ずっと問われていた「なぜ?」の答えになりうるもの。

私はその時初めて、自分の気持ちの根本を拾って、その感情を出すことでようやく「なぜ自分がそう思ったのか」という実習で出会ったさまざまなエピソードを考察する入口に立てたのだと思います。

そして、それが難しかったのは、それまでの私自身の人生の中で、「自分の気持ちをありのまま言語化し、人に伝える」ということに対するハードルが存在していたからだ、と気づきました。

そのハードルは、自分自身を守るために、それまでの人生の中で身に付けてきた技でもあります。それが、ソーシャルワーカーとして仕事をする場面では、技ではなく障害となりうることなのだと気づきました。

適切に相手とかかわるための枠をつくりながらも、背景や構造を想像し、心の動きも大切にその人の人生の価値に沿って、専門職としてソーシャルワークをしていくこと。その道のりが「心の体力が必要なことだ」と思った理由です。
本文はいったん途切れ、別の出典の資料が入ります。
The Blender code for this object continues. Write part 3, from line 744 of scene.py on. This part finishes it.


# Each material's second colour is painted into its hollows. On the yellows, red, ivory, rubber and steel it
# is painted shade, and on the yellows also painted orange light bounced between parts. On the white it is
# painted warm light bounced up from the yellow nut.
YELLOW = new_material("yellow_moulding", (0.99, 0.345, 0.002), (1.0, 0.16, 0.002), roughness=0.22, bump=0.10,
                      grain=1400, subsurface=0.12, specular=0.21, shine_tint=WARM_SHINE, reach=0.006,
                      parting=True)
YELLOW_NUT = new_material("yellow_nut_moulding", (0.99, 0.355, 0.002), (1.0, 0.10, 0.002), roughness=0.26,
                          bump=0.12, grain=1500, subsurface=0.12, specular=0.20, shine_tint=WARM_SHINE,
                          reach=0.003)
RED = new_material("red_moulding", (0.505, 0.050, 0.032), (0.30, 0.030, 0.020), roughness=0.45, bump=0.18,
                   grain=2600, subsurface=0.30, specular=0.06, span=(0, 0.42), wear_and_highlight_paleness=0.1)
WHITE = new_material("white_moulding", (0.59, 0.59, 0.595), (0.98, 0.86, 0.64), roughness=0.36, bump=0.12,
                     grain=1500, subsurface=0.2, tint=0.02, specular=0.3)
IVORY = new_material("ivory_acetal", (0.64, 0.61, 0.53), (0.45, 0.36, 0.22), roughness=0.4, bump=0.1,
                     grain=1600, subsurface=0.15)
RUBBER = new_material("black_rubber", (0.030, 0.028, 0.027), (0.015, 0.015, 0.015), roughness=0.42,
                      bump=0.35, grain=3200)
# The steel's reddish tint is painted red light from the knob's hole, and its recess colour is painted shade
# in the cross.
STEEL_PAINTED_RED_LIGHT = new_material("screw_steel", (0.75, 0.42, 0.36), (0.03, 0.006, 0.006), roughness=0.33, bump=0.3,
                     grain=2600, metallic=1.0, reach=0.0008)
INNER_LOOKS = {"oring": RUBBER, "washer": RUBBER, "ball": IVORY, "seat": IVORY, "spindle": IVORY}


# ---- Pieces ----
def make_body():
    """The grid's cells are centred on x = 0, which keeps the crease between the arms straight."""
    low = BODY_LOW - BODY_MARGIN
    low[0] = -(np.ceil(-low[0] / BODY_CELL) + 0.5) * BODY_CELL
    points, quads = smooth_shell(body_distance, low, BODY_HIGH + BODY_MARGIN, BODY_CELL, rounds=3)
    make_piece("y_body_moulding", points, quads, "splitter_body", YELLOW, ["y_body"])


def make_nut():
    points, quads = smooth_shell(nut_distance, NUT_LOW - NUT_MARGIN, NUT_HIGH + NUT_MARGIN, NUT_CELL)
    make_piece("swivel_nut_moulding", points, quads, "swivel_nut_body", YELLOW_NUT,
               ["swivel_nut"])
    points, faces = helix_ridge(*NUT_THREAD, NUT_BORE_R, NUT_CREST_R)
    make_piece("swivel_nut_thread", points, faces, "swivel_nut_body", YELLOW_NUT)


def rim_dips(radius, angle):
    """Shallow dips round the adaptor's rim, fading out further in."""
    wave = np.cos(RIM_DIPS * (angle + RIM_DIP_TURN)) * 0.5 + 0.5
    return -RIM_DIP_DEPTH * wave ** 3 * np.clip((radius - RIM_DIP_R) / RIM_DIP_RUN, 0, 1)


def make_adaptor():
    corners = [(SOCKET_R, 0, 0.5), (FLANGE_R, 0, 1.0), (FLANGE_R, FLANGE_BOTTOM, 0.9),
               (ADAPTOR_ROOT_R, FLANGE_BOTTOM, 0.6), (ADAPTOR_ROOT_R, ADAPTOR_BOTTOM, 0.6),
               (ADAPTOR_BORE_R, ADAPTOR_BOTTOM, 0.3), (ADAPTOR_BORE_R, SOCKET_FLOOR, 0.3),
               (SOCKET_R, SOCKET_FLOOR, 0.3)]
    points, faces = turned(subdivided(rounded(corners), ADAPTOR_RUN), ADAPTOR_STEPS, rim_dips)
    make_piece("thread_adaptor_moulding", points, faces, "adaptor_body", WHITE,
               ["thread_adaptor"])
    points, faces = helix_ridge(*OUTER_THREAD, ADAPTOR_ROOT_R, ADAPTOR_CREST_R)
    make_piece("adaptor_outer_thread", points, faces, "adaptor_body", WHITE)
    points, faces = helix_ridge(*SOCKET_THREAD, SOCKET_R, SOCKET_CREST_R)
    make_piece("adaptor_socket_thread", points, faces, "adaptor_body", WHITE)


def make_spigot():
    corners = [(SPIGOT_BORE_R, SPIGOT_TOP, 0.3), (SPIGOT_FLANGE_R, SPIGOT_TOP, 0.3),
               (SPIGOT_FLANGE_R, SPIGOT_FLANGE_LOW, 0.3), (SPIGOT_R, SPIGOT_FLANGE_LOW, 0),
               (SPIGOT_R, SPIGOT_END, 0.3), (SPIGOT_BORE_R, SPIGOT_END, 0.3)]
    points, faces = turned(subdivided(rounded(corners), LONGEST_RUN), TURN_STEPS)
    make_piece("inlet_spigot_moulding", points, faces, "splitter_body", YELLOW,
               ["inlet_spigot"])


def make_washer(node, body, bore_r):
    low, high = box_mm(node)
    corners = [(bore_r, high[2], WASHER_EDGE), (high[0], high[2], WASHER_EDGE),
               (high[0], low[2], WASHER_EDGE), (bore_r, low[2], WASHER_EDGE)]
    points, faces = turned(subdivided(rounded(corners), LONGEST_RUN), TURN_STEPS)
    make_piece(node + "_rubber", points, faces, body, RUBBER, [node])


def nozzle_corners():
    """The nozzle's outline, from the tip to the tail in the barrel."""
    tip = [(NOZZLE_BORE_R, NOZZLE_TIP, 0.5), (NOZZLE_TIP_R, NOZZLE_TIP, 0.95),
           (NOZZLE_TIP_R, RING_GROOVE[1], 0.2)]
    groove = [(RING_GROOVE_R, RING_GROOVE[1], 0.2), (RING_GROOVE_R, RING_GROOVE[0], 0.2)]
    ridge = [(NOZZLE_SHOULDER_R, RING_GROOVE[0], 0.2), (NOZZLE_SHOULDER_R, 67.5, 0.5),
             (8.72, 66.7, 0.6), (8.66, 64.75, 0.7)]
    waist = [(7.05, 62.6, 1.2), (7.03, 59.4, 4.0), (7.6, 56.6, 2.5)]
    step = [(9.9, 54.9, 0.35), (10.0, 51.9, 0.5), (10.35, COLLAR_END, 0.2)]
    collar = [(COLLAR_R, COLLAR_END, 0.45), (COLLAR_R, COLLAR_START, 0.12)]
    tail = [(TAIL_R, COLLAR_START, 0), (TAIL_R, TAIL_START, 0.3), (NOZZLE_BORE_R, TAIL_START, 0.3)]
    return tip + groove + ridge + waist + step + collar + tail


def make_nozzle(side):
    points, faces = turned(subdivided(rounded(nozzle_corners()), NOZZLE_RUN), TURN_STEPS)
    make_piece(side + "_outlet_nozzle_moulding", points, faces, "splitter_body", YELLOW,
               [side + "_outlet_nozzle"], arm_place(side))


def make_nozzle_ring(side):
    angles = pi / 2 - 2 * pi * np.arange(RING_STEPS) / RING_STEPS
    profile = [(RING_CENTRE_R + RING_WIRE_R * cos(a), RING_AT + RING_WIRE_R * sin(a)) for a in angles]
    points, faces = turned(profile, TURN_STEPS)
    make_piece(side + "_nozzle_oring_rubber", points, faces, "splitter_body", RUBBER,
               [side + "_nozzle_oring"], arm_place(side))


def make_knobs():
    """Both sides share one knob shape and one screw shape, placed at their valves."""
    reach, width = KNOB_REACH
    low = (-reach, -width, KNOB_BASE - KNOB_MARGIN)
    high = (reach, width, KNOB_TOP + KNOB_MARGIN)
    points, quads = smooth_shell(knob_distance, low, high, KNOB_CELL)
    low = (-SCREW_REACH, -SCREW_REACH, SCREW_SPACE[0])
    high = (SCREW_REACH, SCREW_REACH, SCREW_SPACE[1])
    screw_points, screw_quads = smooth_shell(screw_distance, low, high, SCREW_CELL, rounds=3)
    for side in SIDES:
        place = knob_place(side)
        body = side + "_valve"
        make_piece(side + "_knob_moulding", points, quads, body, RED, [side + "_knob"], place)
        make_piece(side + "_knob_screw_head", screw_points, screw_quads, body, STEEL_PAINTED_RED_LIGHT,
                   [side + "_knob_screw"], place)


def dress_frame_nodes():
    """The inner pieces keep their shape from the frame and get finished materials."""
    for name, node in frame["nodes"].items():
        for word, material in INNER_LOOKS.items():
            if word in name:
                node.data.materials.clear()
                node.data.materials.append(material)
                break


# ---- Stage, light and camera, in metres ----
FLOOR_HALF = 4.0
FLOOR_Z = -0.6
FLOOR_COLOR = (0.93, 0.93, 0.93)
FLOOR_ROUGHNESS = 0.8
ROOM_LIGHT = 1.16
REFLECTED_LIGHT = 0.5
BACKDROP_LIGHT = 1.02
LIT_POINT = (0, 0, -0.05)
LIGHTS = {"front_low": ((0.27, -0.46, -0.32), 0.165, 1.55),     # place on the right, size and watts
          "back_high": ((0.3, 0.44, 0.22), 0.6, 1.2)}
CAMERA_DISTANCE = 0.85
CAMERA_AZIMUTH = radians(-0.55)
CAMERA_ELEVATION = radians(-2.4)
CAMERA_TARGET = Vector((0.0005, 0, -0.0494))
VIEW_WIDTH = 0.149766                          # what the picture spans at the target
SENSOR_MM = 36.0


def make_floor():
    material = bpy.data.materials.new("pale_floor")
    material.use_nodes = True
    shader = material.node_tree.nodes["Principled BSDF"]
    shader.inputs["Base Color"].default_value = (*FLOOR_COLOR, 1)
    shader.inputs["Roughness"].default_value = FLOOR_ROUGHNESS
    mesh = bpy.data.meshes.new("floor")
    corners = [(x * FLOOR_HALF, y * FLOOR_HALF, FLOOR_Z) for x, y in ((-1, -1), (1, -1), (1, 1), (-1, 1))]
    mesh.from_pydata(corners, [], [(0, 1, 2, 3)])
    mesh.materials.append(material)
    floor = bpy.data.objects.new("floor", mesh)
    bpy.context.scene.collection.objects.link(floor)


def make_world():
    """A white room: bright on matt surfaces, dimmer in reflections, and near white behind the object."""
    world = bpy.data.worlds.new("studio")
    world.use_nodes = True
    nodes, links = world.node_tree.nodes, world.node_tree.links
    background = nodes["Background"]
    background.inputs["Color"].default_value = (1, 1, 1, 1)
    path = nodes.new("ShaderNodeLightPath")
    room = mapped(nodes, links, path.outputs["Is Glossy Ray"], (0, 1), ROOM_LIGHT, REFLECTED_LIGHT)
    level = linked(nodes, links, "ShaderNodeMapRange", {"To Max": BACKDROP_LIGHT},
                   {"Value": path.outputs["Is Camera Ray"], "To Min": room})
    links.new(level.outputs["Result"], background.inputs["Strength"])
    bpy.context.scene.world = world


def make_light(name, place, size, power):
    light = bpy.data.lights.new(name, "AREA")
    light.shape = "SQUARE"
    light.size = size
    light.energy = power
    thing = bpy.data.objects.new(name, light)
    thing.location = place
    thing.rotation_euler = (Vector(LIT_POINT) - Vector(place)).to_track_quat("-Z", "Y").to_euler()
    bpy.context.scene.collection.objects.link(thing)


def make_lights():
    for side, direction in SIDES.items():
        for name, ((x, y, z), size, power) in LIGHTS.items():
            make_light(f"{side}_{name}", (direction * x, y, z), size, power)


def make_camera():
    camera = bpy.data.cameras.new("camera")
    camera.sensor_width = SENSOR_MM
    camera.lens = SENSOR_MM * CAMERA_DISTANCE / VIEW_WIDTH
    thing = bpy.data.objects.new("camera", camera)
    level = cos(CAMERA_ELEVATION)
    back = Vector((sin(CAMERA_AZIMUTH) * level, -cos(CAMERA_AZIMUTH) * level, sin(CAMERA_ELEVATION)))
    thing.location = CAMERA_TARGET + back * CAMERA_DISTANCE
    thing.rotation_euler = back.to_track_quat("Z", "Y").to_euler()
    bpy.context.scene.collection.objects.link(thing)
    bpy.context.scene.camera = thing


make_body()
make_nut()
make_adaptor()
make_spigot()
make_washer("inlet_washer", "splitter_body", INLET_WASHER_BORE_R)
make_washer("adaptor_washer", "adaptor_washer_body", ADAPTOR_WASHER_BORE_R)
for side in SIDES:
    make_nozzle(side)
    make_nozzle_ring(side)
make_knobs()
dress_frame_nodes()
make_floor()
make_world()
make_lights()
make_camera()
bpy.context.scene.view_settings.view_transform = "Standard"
かつ、相手だけではなく、自分の背景にも想像力を巡らせること。感情と共に自分自身について(ありのまま)知ること。さまざまな引き出しを増やしていくこと。それは自分を大切に扱うことでもありました。

そしてその全てを、実践を通して返していくこと。この繰り返しなんだ、ということを学んだのです。

私にとっては未熟で酸っぱい思い出でもありますが、、実習中は苦しい思いが先立ちましたが、メタ認知獲得につながり、これまでずっと私を支えているものです。

今回は、この実習のことを言語化できたことが、私にとって大きな意味のあるものになりました。

また書きたいな、と思いました。